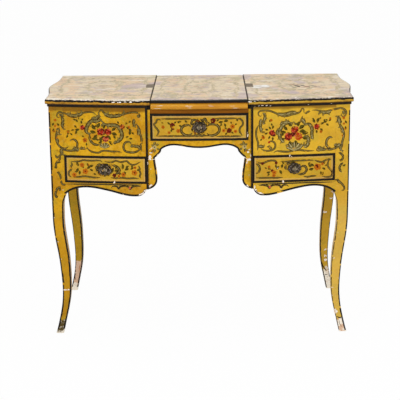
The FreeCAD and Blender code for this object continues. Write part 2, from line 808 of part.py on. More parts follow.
def make_slide():
    """Pull-out slide: a thin board with a bullnose front."""
    back_radius = centre_radius + seat_gap
    nose_front = bow_radius - slide_nose_set_in
    y0 = bow_centre_y - back_radius
    y1 = bow_centre_y - nose_front
    z0 = slide_under_z
    z1 = slide_under_z + slide_nose_height
    middle_z = (z0 + z1) / 2
    shoulder_y = y0 - slide_nose_straight
    rim = [
        line(point(0, y0, z0), point(0, shoulder_y, z0)),
        arc(point(0, shoulder_y, z0), point(0, y1, middle_z), point(0, shoulder_y, z1)),
        line(point(0, shoulder_y, z1), point(0, y0, z1)),
        line(point(0, y0, z1), point(0, y0, z0)),
    ]
    reach = math.degrees(math.asin(slide_half_width / back_radius)) * 2
    profile = Part.Face(Part.Wire(rim))
    profile.rotate(point(0, bow_centre_y, 0), point(0, 0, 1), -reach)
    nose = profile.revolve(point(0, bow_centre_y, 0), point(0, 0, 1), 2 * reach)
    limits = block(
        -slide_half_width, slide_half_width, bow_apex_y - overrun, lid_corner_y, z0 - overrun, z1 + overrun
    )
    save("slide_nose", nose.common(limits))
    front = [point(x, bow_y(back_radius, x), z0) for x in (-slide_half_width, 0, slide_half_width)]
    back_y = back_inner_y - slide_back_room
    back_right = point(slide_half_width, back_y, z0)
    back_left = point(-slide_half_width, back_y, z0)
    edges = [arc(*front), line(front[2], back_right), line(back_right, back_left), line(back_left, front[0])]
    save("slide_board", prism(edges, point(0, 0, slide_thickness)))


def drawer_front(x0, x1, z0, z1, face_radius):
    """A bowed drawer front with a cock bead round its edge."""
    front = bowed_board(x0, x1, z0, z1, face_radius, drawer_front_thickness)
    bead = bowed_board(x0, x1, z0, z1, face_radius + bead_projection, bead_projection)
    field = bowed_board(
        x0 + bead_width, x1 - bead_width, z0 + bead_width, z1 - bead_width,
        face_radius + bead_projection + overrun, bead_projection + overrun,
    )
    return front.fuse(bead.cut(field)).removeSplitter()


def make_drawer(name, x0, x1, z0, z1, side_x0, side_x1, face_radius, mirrored):
    """A drawer: bowed front, grooved sides, back, bottom and cast pull.

    x0 to x1 is the front, side_x0 to side_x1 the box behind it.
    """
    hand = other_side if mirrored else (lambda shape: shape)
    front = drawer_front(x0, x1, z0, z1, face_radius)
    back_radius = face_radius - drawer_front_thickness
    y_back = back_inner_y - drawer_back_room
    low_z = z0 + side_drawer_foot
    high_z = z1 - drawer_side_drop
    behind = bowed_board(
        side_x0 - overrun, side_x1 + overrun, z0 - overrun, z1 + overrun, back_radius, overall_depth
    )
    inner_x0 = side_x0 + drawer_side_thickness
    inner_x1 = side_x1 - drawer_side_thickness
    bottom_z0 = low_z + drawer_bottom_rise
    bottom_z1 = bottom_z0 + drawer_bottom_thickness
    bottom = behind.common(block(
        inner_x0 - groove_depth, inner_x1 + groove_depth, bow_apex_y, y_back, bottom_z0, bottom_z1
    ))
    sides = []
    for edge_x0, edge_x1 in ((side_x0, inner_x0), (inner_x1, side_x1)):
        side = behind.common(block(edge_x0, edge_x1, bow_apex_y, y_back, low_z, high_z))
        sides.append(side.cut(bottom))
    back = block(
        inner_x0, inner_x1, y_back - drawer_back_thickness, y_back, bottom_z1, high_z
    )
    save(name + "_front", hand(front))
    save(name + "_sides", *[hand(side) for side in sides])
    save(name + "_back", hand(back))
    save(name + "_bottom", hand(bottom))
    save(name + "_pull", hand(pull((x0 + x1) / 2, (z0 + z1) / 2, face_radius)))


def lobed_wire(half_width, half_height, lobe, lobes, y, middle_z):
    """A shell-like rim in the plane at y: equal lobes round an oval."""
    edges = []
    for index in range(lobes):
        corners = []
        for step, reach in ((0, 0.0), (1, lobe), (2, 0.0)):
            turn = 2 * math.pi * (index + step / 2) / lobes
            x = (half_width - lobe + reach) * math.sin(turn)
            z = (half_height - lobe + reach) * math.cos(turn)
            corners.append(point(x, y, middle_z + z))
        edges.append(arc(*corners))
    return Part.Wire(edges)


def pull(middle_x, middle_z, face_radius):
    """A cast shell-shaped pull: lobed plate, neck and fluted knob, square to the bowed face."""
    face_y = bow_centre_y - face_radius
    tip_y = face_y - pull_depth
    root_y = tip_y + pull_knob_thickness
    rim = lobed_wire(
        pull_plate_half_width, pull_plate_half_height, pull_plate_lobe, pull_plate_lobes, face_y, middle_z
    )
    plate = Part.Face(rim).extrude(point(0, -pull_plate_thickness, 0))
    neck = Part.makeCylinder(
        pull_neck_radius, face_y - root_y, point(0, face_y, middle_z), point(0, -1, 0)
    )
    wires = []
    for along, share in pull_knob_shares:
        wires.append(lobed_wire(
            share * pull_knob_half_width, share * pull_knob_half_height, share * pull_knob_lobe,
            pull_knob_lobes, root_y - along * pull_knob_thickness, middle_z,
        ))
    knob = Part.makeLoft(wires, True, True)
    whole = plate.fuse(neck).fuse(knob).removeSplitter()
    turned = math.degrees(math.asin(middle_x / face_radius))
    whole.rotate(point(0, bow_centre_y, 0), point(0, 0, 1), turned)
    return whole


def make_drawers():
    side_sizes = dict(
        x0=front_span_x + drawer_gap, x1=post_inner_x - drawer_gap,
        z0=side_drawer_low_z + drawer_gap, z1=side_drawer_high_z - drawer_gap,
        side_x0=inner_panel_x + drawer_side_play, side_x1=post_inner_x - guide_thickness - drawer_side_play,
        face_radius=case_radius,
    )
    make_drawer("drawer_right", mirrored=False, **side_sizes)
    make_drawer("drawer_left", mirrored=True, **side_sizes)
    half = centre_opening_half - drawer_gap
    make_drawer(
        "drawer_centre", -half, half, centre_drawer_low_z + drawer_gap, centre_drawer_high_z - drawer_gap,
        -half + drawer_side_play, half - drawer_side_play, centre_radius, False,
    )


make_legs()
make_case_sides()
make_front_panels()
make_kneehole_front()
make_backs()
make_well_floors()
make_top_mouldings()
make_runners()
make_lid_ledges()
make_side_lids()
make_mirror_lid()
make_mirror()
make_hinges()
make_slide()
make_drawers()
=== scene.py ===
"""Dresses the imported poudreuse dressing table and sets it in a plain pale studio.

Yellow lacquer with black edges, grey scrolls and bunches of roses, faded lids, dark cast pulls.
"""

import math
import random

import bpy
import numpy as np
from bpy.props import FloatProperty, FloatVectorProperty, PointerProperty
from mathutils import Matrix, Vector
from mathutils.bvhtree import BVHTree


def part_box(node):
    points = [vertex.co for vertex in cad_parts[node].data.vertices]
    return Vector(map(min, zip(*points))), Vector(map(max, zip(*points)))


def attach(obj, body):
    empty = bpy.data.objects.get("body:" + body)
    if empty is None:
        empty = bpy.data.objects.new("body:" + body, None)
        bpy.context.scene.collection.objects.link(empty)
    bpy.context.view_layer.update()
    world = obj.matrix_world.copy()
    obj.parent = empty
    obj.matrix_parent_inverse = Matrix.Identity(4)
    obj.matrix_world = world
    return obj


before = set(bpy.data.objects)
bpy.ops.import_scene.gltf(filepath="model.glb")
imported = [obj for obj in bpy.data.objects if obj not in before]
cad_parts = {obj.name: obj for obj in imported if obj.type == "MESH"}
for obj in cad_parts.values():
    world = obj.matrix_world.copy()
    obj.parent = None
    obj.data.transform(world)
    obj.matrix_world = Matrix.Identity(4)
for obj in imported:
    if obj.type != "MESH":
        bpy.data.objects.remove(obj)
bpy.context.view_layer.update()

bl_info = {
    "name": "Poudreuse Dressing Table",
    "version": (1, 0, 0),
    "blender": (4, 5, 0),
    "location": "3D View > Sidebar > Poudreuse",
    "description": "Lacquer, painted ornament, hardware and studio for a poudreuse dressing table",
    "category": "Object",
}

MM = 0.001
WHITE = (1.0, 1.0, 1.0)
# The front edge of the lids: where it stands in the middle, and how fast it bows back towards the sides.
LID_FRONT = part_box("lid_centre")[0].y
LID_BOW = 0.2075
# Heights between which the painted shadow under the top moulding turns black.
UNDER_MOULDING = (0.7295, 0.7325)


def linear(red, green, blue):
    """Linear colour of a tint that is given as it shows on screen, from 0 to 255."""
    channels = [channel / 255 for channel in (red, green, blue)]
    return tuple(c / 12.92 if c <= 0.04045 else ((c + 0.055) / 1.055) ** 2.4 for c in channels)


def tint(name, description, red, green, blue):
    """A colour property with its default given as it shows on screen."""
    return FloatVectorProperty(
        name=name, description=description, subtype="COLOR", min=0.0, max=1.0,
        default=linear(red, green, blue),
    )


def length(name, description, metres):
    """A length property."""
    return FloatProperty(
        name=name, description=description, unit="LENGTH", subtype="DISTANCE", min=0.0, default=metres
    )


def power(name, description, watts):
    """A property for the power of a lamp."""
    return FloatProperty(name=name, description=description, unit="POWER", min=0.0, default=watts)


# Settings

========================

- Task to carry out -
Exactly the lines from the line containing "make_legs()" to the line containing "obj.parent = empty", both included, are to be set down; no other line belongs in the answer.

- Exercise output -
make_legs()
make_case_sides()
make_front_panels()
make_kneehole_front()
make_backs()
make_well_floors()
make_top_mouldings()
make_runners()
make_lid_ledges()
make_side_lids()
make_mirror_lid()
make_mirror()
make_hinges()
make_slide()
make_drawers()
=== scene.py ===
"""Dresses the imported poudreuse dressing table and sets it in a plain pale studio.

Yellow lacquer with black edges, grey scrolls and bunches of roses, faded lids, dark cast pulls.
"""

import math
import random

import bpy
import numpy as np
from bpy.props import FloatProperty, FloatVectorProperty, PointerProperty
from mathutils import Matrix, Vector
from mathutils.bvhtree import BVHTree


def part_box(node):
    points = [vertex.co for vertex in cad_parts[node].data.vertices]
    return Vector(map(min, zip(*points))), Vector(map(max, zip(*points)))


def attach(obj, body):
    empty = bpy.data.objects.get("body:" + body)
    if empty is None:
        empty = bpy.data.objects.new("body:" + body, None)
        bpy.context.scene.collection.objects.link(empty)
    bpy.context.view_layer.update()
    world = obj.matrix_world.copy()
    obj.parent = empty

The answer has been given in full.